Does Git need encryption?
Git will soon support signing commits and tags with SSH keys. This is great news for the common developer who doesn't bother with PGP. It also brought back a thought I often have: Does Git need encryption?
A common issue I have with Git is the need to trust the remote server. I can create "Private" repositories, but nothing about them is private. At best they are "Not Public". GitHub can read my data. GitLab can read my data. They all can. And if there's a leak, that's even worse.
I could self-host a server, but that's a pain and doesn't make the solution easily available. So the question is: do we need a general solution baked into Git? What would that look like?
I only have a high-level understanding of how Git works and various encryption strategies. So I'm missing details. I'm sharing my current thoughts so that I can draw a clearer conclusion.
The first step is to change
git init. Based on your
git config, it will lookup an encryption key, if there isn't one it will ask for it. This is the repository's encryption key. Most data in
.git is encrypted using it.
Anyone wanting to read encrypted data will need the encryption key. It may be possible to run some git commands without it where file contents isn't vital and hashes are enough.
When pushing, the server doesn't need the key, it will sync the repo as-is in its encrypted state.
So how does the server handle things like conflicts? Hashes can be still available which I think is enough, but probably isn't. Everything else is encrypted. Files, filenames, messages, tags, etc.
Whenever something needs to be shown to the user, the data is sent back in its encrypted form and decrypted client-side.
How would web clients work? It's nice to browse a repo on the web without cloning it. And you still can, with client-side decryption. Of course, there's a risk that websites can grab your key. So web browsers need to provide a place to securely store keys and for web services to decrypt and verify data without revealing the key. This feature would also work nicely with WebVerify.
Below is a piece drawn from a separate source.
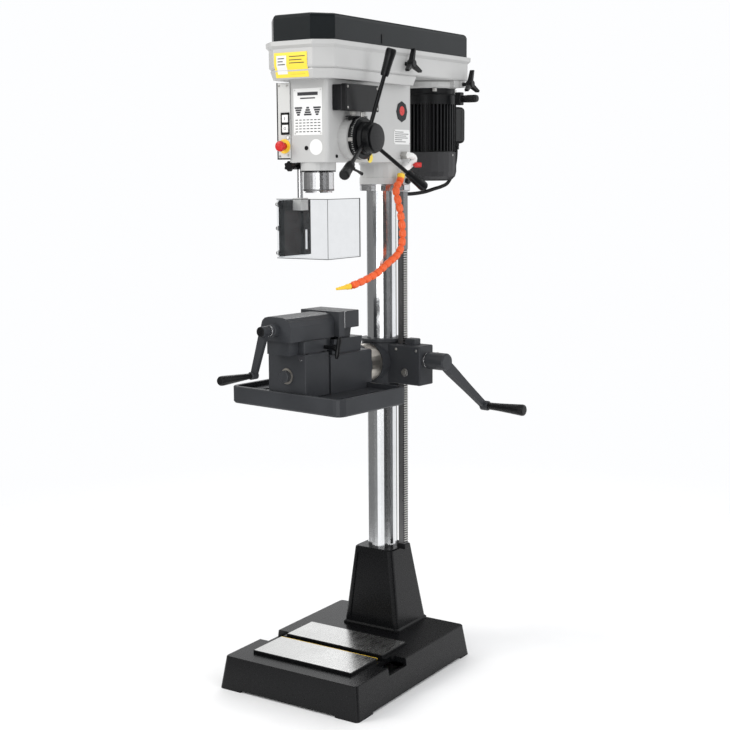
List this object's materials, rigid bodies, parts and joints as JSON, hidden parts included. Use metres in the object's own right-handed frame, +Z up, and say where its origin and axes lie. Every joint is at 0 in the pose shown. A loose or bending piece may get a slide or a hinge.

What happens when a private key leaks? The repository will need to be re-encrypted with a new key. The key can be shared so others can re-encrypt on their end or clone a new copy of the repository.
To make things less disruptive, each contributor can have their own keys. Repositories can store multiple public keys for those who have access. This list serves as access control. Remove a key and re-encrypt to remove access. Do the reverse to give access.
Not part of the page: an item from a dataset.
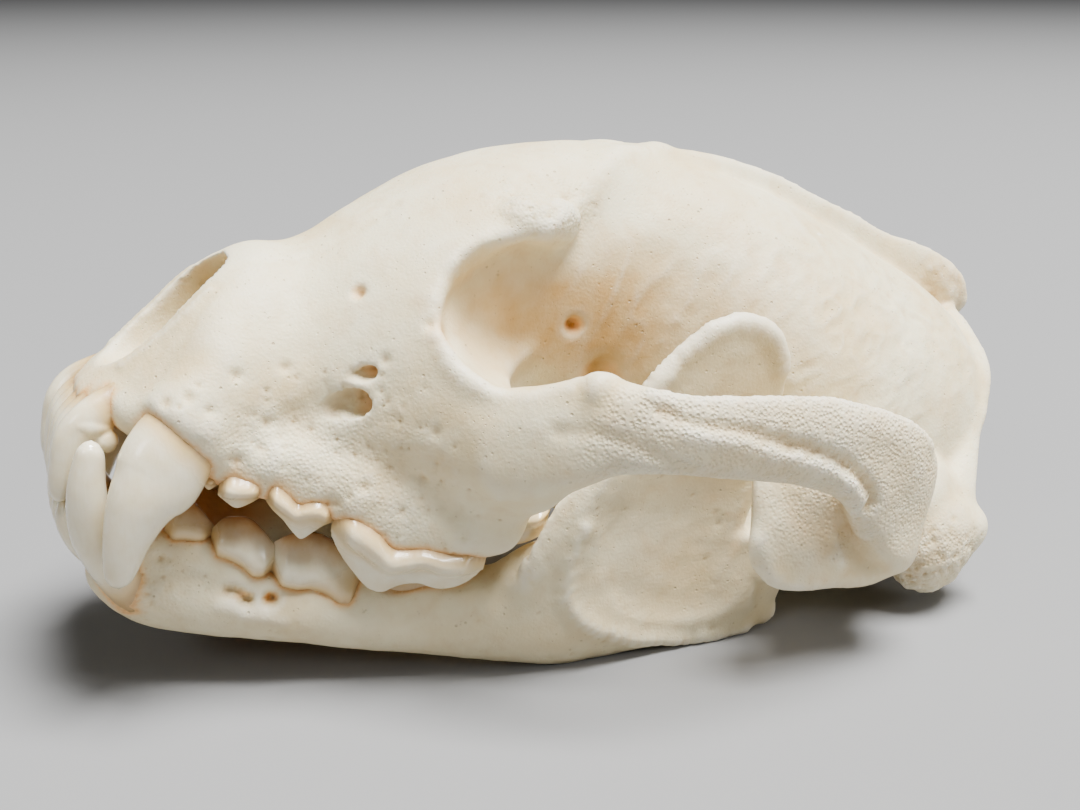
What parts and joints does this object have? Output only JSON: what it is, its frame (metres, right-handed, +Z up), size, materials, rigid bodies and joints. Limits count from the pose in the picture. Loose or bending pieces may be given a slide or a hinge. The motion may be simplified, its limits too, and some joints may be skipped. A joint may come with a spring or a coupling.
{
  "type": "wolverine skull model",
  "caption": "Life-size wolverine skull with its lower jaw, jaws closed, lying on its jaw bones, with long canines and shearing cheek teeth.",
  "frame": {"origin": "on the floor, under the middle of the skull's length and width", "axes": "+Z up from the table the skull lies on, -Y towards the front teeth, +X towards the animal's left side"},
  "size_m": [0.102, 0.1648, 0.0749],
  "materials": {
    "skull_bone": "dry cleaned bone, cream, satin",
    "arch_bone": "dry cleaned bone, beige and finely pitted, matt",
    "jaw_bone": "dry cleaned bone, cream, satin"
  },
  "bodies": {
    "root": {"cranium": "skull_bone", "zygomatic_arch_left": "arch_bone", "zygomatic_arch_right": "arch_bone", "mandible_left": "jaw_bone", "mandible_right": "jaw_bone"}
  },
  "joints": []
}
At this point, things are getting complicated. In a large team and repository, client-side synchronisation and re-encryption will add a lot of overhead. Having each contributor use their own keys will also complicate other processes.
git-crypt lets you encrypt specific files defined in
.gitattributes using PGP. There are a few other tools which do something similar.
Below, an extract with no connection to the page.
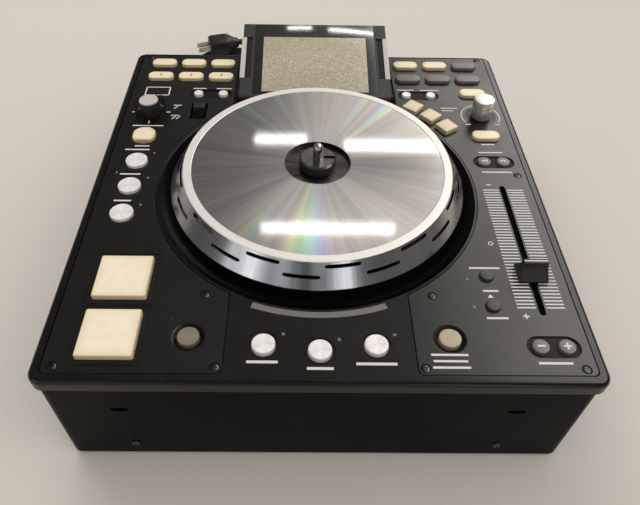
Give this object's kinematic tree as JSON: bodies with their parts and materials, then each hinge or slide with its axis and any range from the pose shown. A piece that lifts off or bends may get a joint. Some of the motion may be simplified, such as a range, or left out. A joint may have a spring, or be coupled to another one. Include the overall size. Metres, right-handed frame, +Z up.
{
  "type": "dj controller",
  "caption": "Tabletop turntable-style dj controller: slotted metal platter on a motor, tilting display, pads, keys, knobs, pitch fader and a coiled power lead.",
  "frame": {"origin": "on the surface the feet stand on, under the middle of the box round the case and its display (the power lead is left out)", "axes": "+X to the right seen from the front, +Y to the back where the display and sockets are, +Z up along the platter spindle"},
  "size_m": [0.3574, 0.5615, 0.1455],
  "materials": {
    "gloss_black": "glossy black moulding",
    "panel_black": "glossy black overlay",
    "case_black": "satin black moulding",
    "ivory": "satin translucent ivory, slightly yellowed",
    "grey_cap": "satin grey",
    "platter_metal": "turned and polished",
    "spindle_steel": "polished",
    "dark_frame": "satin dark grey",
    "screen": "grey-green display behind a clear lens with a black border",
    "silver_disc": "spun, bright",
    "turned_grey": "turned, bright",
    "lamp": "smoked diffuser",
    "motor": "plated",
    "board_green": "solder mask",
    "socket_metal": "plated sockets on a painted plate",
    "screw_black": "black zinc",
    "rubber": "matte",
    "cord": "satin black sheath",
    "knob_black": "satin black with a light grey top"
  },
  "bodies": {
    "case": {"case_screws": "screw_black", "circuit_boards": "board_green", "control_panels": "panel_black", "cord_coil": "cord", "light_bar": "lamp", "lower_case": "case_black", "platter_motor": "motor", "power_cord": "cord", "power_plug": "cord", "rear_sockets": "socket_metal", "rubber_feet": "rubber", "strain_relief": "cord", "top_case": "gloss_black"},
    "platter_assembly": {"platter": "platter_metal", "drive_spindle": "spindle_steel"},
    "display": {"display_frame": "dark_frame", "display_screen": "screen"},
    "left_memory_button_1": {"left_memory_button_1": "silver_disc"},
    "left_memory_button_2": {"left_memory_button_2": "silver_disc"},
    "right_memory_button_1": {"right_memory_button_1": "silver_disc"},
    "right_memory_button_2": {"right_memory_button_2": "silver_disc"},
    "echo_button": {"echo_button": "silver_disc"},
    "flanger_button": {"flanger_button": "silver_disc"},
    "filter_button": {"filter_button": "silver_disc"},
    "brake_button": {"brake_button": "silver_disc"},
    "dump_button": {"dump_button": "silver_disc"},
    "reverse_button": {"reverse_button": "silver_disc"},
    "mix_button": {"mix_button": "knob_black"},
    "source_button": {"source_button": "knob_black"},
    "key_adjust_button": {"key_adjust_button": "knob_black"},
    "range_button": {"range_button": "knob_black"},
    "search_back_button": {"search_back_button": "knob_black"},
    "search_forward_button": {"search_forward_button": "knob_black"},
    "bend_down_button": {"bend_down_button": "knob_black"},
    "bend_up_button": {"bend_up_button": "knob_black"},
    "left_mode_pad_3": {"left_mode_pad_3": "ivory"},
    "left_lower_pad_3": {"left_lower_pad_3": "ivory"},
    "left_mode_pad_2": {"left_mode_pad_2": "ivory"},
    "left_lower_pad_2": {"left_lower_pad_2": "ivory"},
    "left_mode_pad_1": {"left_mode_pad_1": "ivory"},
    "left_lower_pad_1": {"left_lower_pad_1": "ivory"},
    "right_mode_pad_1": {"right_mode_pad_1": "ivory"},
    "right_lower_pad_1": {"right_lower_pad_1": "grey_cap"},
    "right_mode_pad_2": {"right_mode_pad_2": "ivory"},
    "right_lower_pad_2": {"right_lower_pad_2": "grey_cap"},
    "right_mode_pad_3": {"right_mode_pad_3": "grey_cap"},
    "right_lower_pad_3": {"right_lower_pad_3": "grey_cap"},
    "playlist_pad": {"playlist_pad": "ivory"},
    "back_pad": {"back_pad": "ivory"},
    "cue_key": {"cue_key": "ivory"},
    "play_key": {"play_key": "ivory"},
    "arc_key_1": {"arc_key_1": "ivory"},
    "arc_key_2": {"arc_key_2": "ivory"},
    "arc_key_3": {"arc_key_3": "ivory"},
    "tap_key": {"tap_key": "ivory"},
    "tempo_knob": {"tempo_knob": "knob_black"},
    "select_knob": {"select_knob": "turned_grey"},
    "lever_switch": {"lever_switch": "knob_black"},
    "pitch_fader": {"pitch_fader": "knob_black"},
    "power_switch": {"power_switch": "knob_black"}
  },
  "joints": [
    {"name": "platter_spin", "type": "hinge", "parent": "case", "child": "platter_assembly", "pos_m": [0, -0.0173, 0.12], "axis": [0, 0, 1], "continuous": true},
    {"name": "display_tilt", "type": "hinge", "parent": "case", "child": "display", "pos_m": [0, 0.1042, 0.1059], "axis": [1, 0, 0], "range_deg": [0, 30]},
    {"name": "left_memory_1_press", "type": "slide", "parent": "case", "child": "left_memory_button_1", "axis": [0, 0, 1], "range_m": [-0.0008, 0], "stiffness_N_per_m": 400},
    {"name": "left_memory_2_press", "type": "slide", "parent": "case", "child": "left_memory_button_2", "axis": [0, 0, 1], "range_m": [-0.0008, 0], "stiffness_N_per_m": 400},
    {"name": "right_memory_1_press", "type": "slide", "parent": "case", "child": "right_memory_button_1", "axis": [0, 0, 1], "range_m": [-0.0008, 0], "stiffness_N_per_m": 400},
    {"name": "right_memory_2_press", "type": "slide", "parent": "case", "child": "right_memory_button_2", "axis": [0, 0, 1], "range_m": [-0.0008, 0], "stiffness_N_per_m": 400},
    {"name": "echo_press", "type": "slide", "parent": "case", "child": "echo_button", "axis": [0, 0, 1], "range_m": [-0.0008, 0], "stiffness_N_per_m": 400},
    {"name": "flanger_press", "type": "slide", "parent": "case", "child": "flanger_button", "axis": [0, 0, 1], "range_m": [-0.0008, 0], "stiffness_N_per_m": 400},
    {"name": "filter_press", "type": "slide", "parent": "case", "child": "filter_button", "axis": [0, 0, 1], "range_m": [-0.0008, 0], "stiffness_N_per_m": 400},
    {"name": "brake_press", "type": "slide", "parent": "case", "child": "brake_button", "axis": [0, 0, 1], "range_m": [-0.0008, 0], "stiffness_N_per_m": 400},
    {"name": "dump_press", "type": "slide", "parent": "case", "child": "dump_button", "axis": [0, 0, 1], "range_m": [-0.0008, 0], "stiffness_N_per_m": 400},
    {"name": "reverse_press", "type": "slide", "parent": "case", "child": "reverse_button", "axis": [0, 0, 1], "range_m": [-0.0008, 0], "stiffness_N_per_m": 400},
    {"name": "mix_press", "type": "slide", "parent": "case", "child": "mix_button", "axis": [0, 0, 1], "range_m": [-0.0008, 0], "stiffness_N_per_m": 400},
    {"name": "source_press", "type": "slide", "parent": "case", "child": "source_button", "axis": [0, 0, 1], "range_m": [-0.0008, 0], "stiffness_N_per_m": 400},
    {"name": "key_adjust_press", "type": "slide", "parent": "case", "child": "key_adjust_button", "axis": [0, 0, 1], "range_m": [-0.0008, 0], "stiffness_N_per_m": 400},
    {"name": "range_press", "type": "slide", "parent": "case", "child": "range_button", "axis": [0, 0, 1], "range_m": [-0.0008, 0], "stiffness_N_per_m": 400},
    {"name": "search_back_press", "type": "slide", "parent": "case", "child": "search_back_button", "axis": [0, 0, 1], "range_m": [-0.0008, 0], "stiffness_N_per_m": 400},
    {"name": "search_forward_press", "type": "slide", "parent": "case", "child": "search_forward_button", "axis": [0, 0, 1], "range_m": [-0.0008, 0], "stiffness_N_per_m": 400},
    {"name": "bend_down_press", "type": "slide", "parent": "case", "child": "bend_down_button", "axis": [0, 0, 1], "range_m": [-0.0008, 0], "stiffness_N_per_m": 400},
    {"name": "bend_up_press", "type": "slide", "parent": "case", "child": "bend_up_button", "axis": [0, 0, 1], "range_m": [-0.0008, 0], "stiffness_N_per_m": 400},
    {"name": "left_mode_pad_3_press", "type": "slide", "parent": "case", "child": "left_mode_pad_3", "axis": [0, 0, 1], "range_m": [-0.0008, 0], "stiffness_N_per_m": 400},
    {"name": "left_lower_pad_3_press", "type": "slide", "parent": "case", "child": "left_lower_pad_3", "axis": [0, 0, 1], "range_m": [-0.0008, 0], "stiffness_N_per_m": 400},
    {"name": "left_mode_pad_2_press", "type": "slide", "parent": "case", "child": "left_mode_pad_2", "axis": [0, 0, 1], "range_m": [-0.0008, 0], "stiffness_N_per_m": 400},
    {"name": "left_lower_pad_2_press", "type": "slide", "parent": "case", "child": "left_lower_pad_2", "axis": [0, 0, 1], "range_m": [-0.0008, 0], "stiffness_N_per_m": 400},
    {"name": "left_mode_pad_1_press", "type": "slide", "parent": "case", "child": "left_mode_pad_1", "axis": [0, 0, 1], "range_m": [-0.0008, 0], "stiffness_N_per_m": 400},
    {"name": "left_lower_pad_1_press", "type": "slide", "parent": "case", "child": "left_lower_pad_1", "axis": [0, 0, 1], "range_m": [-0.0008, 0], "stiffness_N_per_m": 400},
    {"name": "right_mode_pad_1_press", "type": "slide", "parent": "case", "child": "right_mode_pad_1", "axis": [0, 0, 1], "range_m": [-0.0008, 0], "stiffness_N_per_m": 400},
    {"name": "right_lower_pad_1_press", "type": "slide", "parent": "case", "child": "right_lower_pad_1", "axis": [0, 0, 1], "range_m": [-0.0008, 0], "stiffness_N_per_m": 400},
    {"name": "right_mode_pad_2_press", "type": "slide", "parent": "case", "child": "right_mode_pad_2", "axis": [0, 0, 1], "range_m": [-0.0008, 0], "stiffness_N_per_m": 400},
    {"name": "right_lower_pad_2_press", "type": "slide", "parent": "case", "child": "right_lower_pad_2", "axis": [0, 0, 1], "range_m": [-0.0008, 0], "stiffness_N_per_m": 400},
    {"name": "right_mode_pad_3_press", "type": "slide", "parent": "case", "child": "right_mode_pad_3", "axis": [0, 0, 1], "range_m": [-0.0008, 0], "stiffness_N_per_m": 400},
    {"name": "right_lower_pad_3_press", "type": "slide", "parent": "case", "child": "right_lower_pad_3", "axis": [0, 0, 1], "range_m": [-0.0008, 0], "stiffness_N_per_m": 400},
    {"name": "playlist_pad_press", "type": "slide", "parent": "case", "child": "playlist_pad", "axis": [0, 0, 1], "range_m": [-0.0008, 0], "stiffness_N_per_m": 400},
    {"name": "back_pad_press", "type": "slide", "parent": "case", "child": "back_pad", "axis": [0, 0, 1], "range_m": [-0.0008, 0], "stiffness_N_per_m": 400},
    {"name": "cue_key_press", "type": "slide", "parent": "case", "child": "cue_key", "axis": [0, 0, 1], "range_m": [-0.0012, 0], "stiffness_N_per_m": 400},
    {"name": "play_key_press", "type": "slide", "parent": "case", "child": "play_key", "axis": [0, 0, 1], "range_m": [-0.0012, 0], "stiffness_N_per_m": 400},
    {"name": "arc_key_1_press", "type": "slide", "parent": "case", "child": "arc_key_1", "axis": [0, 0, 1], "range_m": [-0.0008, 0], "stiffness_N_per_m": 400},
    {"name": "arc_key_2_press", "type": "slide", "parent": "case", "child": "arc_key_2", "axis": [0, 0, 1], "range_m": [-0.0008, 0], "stiffness_N_per_m": 400},
    {"name": "arc_key_3_press", "type": "slide", "parent": "case", "child": "arc_key_3", "axis": [0, 0, 1], "range_m": [-0.0008, 0], "stiffness_N_per_m": 400},
    {"name": "tap_key_press", "type": "slide", "parent": "case", "child": "tap_key", "axis": [0, 0, 1], "range_m": [-0.0008, 0], "stiffness_N_per_m": 400},
    {"name": "tempo_turn", "type": "hinge", "parent": "case", "child": "tempo_knob", "pos_m": [-0.1485, 0.0789, 0.11], "axis": [0, 0, 1], "range_deg": [-140, 140]},
    {"name": "select_turn", "type": "hinge", "parent": "case", "child": "select_knob", "pos_m": [0.1499, 0.0789, 0.11], "axis": [0, 0, 1], "continuous": true},
    {"name": "lever_slide", "type": "slide", "parent": "case", "child": "lever_switch", "axis": [0, 1, 0], "range_m": [-0.009, 0]},
    {"name": "pitch_slide", "type": "slide", "parent": "case", "child": "pitch_fader", "axis": [0, 1, 0], "range_m": [-0.03, 0.088]},
    {"name": "power_press", "type": "slide", "parent": "case", "child": "power_switch", "axis": [0, 1, 0], "range_m": [-0.0025, 0]}
  ]
}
It looks like Fossil supports encryption but it involves buying an SQLite extension and creating a custom build.
Right now, as far as I can tell, adding encryption to Git is possible and won't break any of its workflows. However for larger teams and projects, it will get slow and complicated.
It's probably best to leave Git focused on open-source workflows and use something else for private repositories. Mixing privacy and openness is bound to leave gaps.
Thanks for reading.